I do not know how this happens. We say we are going to have a New Year’s eve with music. Nothing is planned. Nothing is arranged. We say we are starting at 8 pm and we tell people to bring food. It’s all done by word-of-mouth. Then we just trust.

So, tonight was New Year’s eve. About 200 people showed up—teens, older folks, kids in their twenties, Americans, people who were born in Argentina, Peru, Israel, France, Germany, Jordan, Denmark, Palestine.... people from all over the world.

It is amazing how the right people always materialize. Not only that, but the right people bring music.
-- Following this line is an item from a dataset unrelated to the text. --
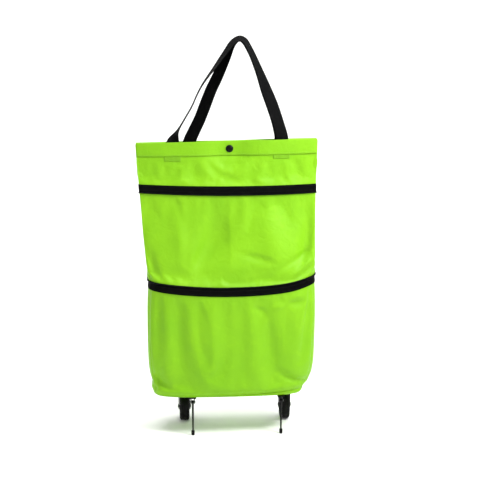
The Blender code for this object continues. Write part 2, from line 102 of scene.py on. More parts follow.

When I arrived, there was a Balkan music group who had brought a sound system, and they played and sang while people ate. Then they did a Muslim chant, and Fehti led a Sufi zikr. Somehow, more than a hundred people stood in the middle of the room, breathing, intoning, opening their hearts to Allah.
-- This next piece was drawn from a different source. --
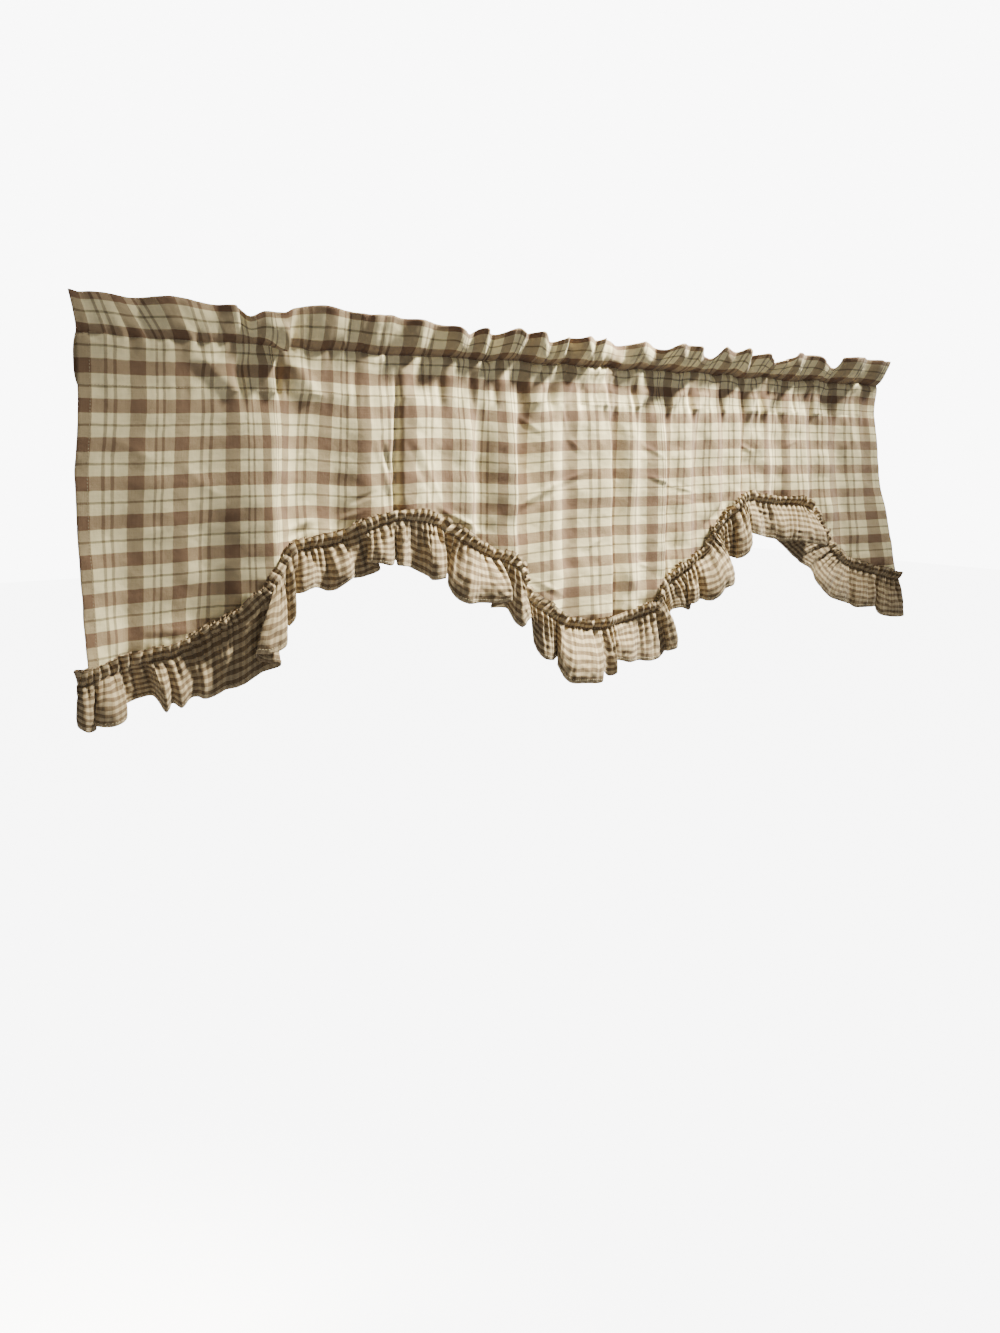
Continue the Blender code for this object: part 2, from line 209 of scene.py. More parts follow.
CREASED = 0.75          # how much of each crease's height is taken
SEAM_FORWARD = 1.0      # how far the gathered cloth stands forward at the pocket's lower seam

# The pocket along its length: how strongly its small gathers and its deep grooves show, and
# how far it stands open.
GATHERING = rows(
    "along puckers grooves pocket",
    (0, 0.8, 0.3, 0.35), (120, 1.0, 0.35, 0.25), (180, 1.0, 0.6, 0.3), (300, 0.9, 0.5, 0.42),
    (430, 1.2, 0.8, 0.7), (620, 1.3, 1.0, 0.85), (1050, 1.4, 1.05, 0.9), (1203, 1.0, 0.6, 0.95))

# Deep folds of the pocket, each hollow with the crest to its right: the hollow's place, the
# crest's place half way down the pocket and at the lower seam, and how deep the fold is.
POCKET_FOLDS = rows(
    "hollow crest low deep",
    (160, 122, 150, 9.5), (199, 184, 190, 12), (200, 214, 236, 9), (286, 300, 290, 2.5),
    (337, 345, 342, 5), (392, 412, 398, 4.8), (437, 452, 441, 4.2), (468, 484, 474, 5),
    (507, 549, 528, 7.8), (551, 585, 577, 5.5), (601, 634, 640, 7), (643, 655, 650, 6),
    (687, 722, 691, 9.5), (747, 781, 750, 9), (789, 824, 804, 9.5), (850, 872, 853, 7.5),
    (896, 918, 912, 9), (929, 960, 933, 9.5), (968, 984, 974, 6.8), (1003, 1016, 1004, 4.8),
    (1045, 1058, 1052, 7.4), (1096, 1118, 1104, 5.4), (1150, 1166, 1156, 4.6))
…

Next a group of Nigerian drummers took the improvised stage. People were dancing until they panted for water. The guys from Oshobo, in southwestern Nigeria, come from generations of drummers. They bring in the spirits of the ancestors, their drumheads vibrate with African power, and they make the roof boogie.

One woman, Pat, who walks with a cane, got up to dance and tossed her cane away.

After the drummers, Youssef sang the strange, winding, atonal song of the dolphins as everyone stood with their eyes closed, bending and swaying to the eerie sounds. Then he sang two gypsy songs which he had written as a boy and never performed. We were transported to Granada, to gypsy camps. He was followed by Consuelo, who was born in Peru, singing of love and peace with her famous guitar.

And that wasn’t all. Simma sang mystical Hebrew Chasidic melodies called nigunim. She asked people to join along. Gabriele and Sauti sang two German songs in the round.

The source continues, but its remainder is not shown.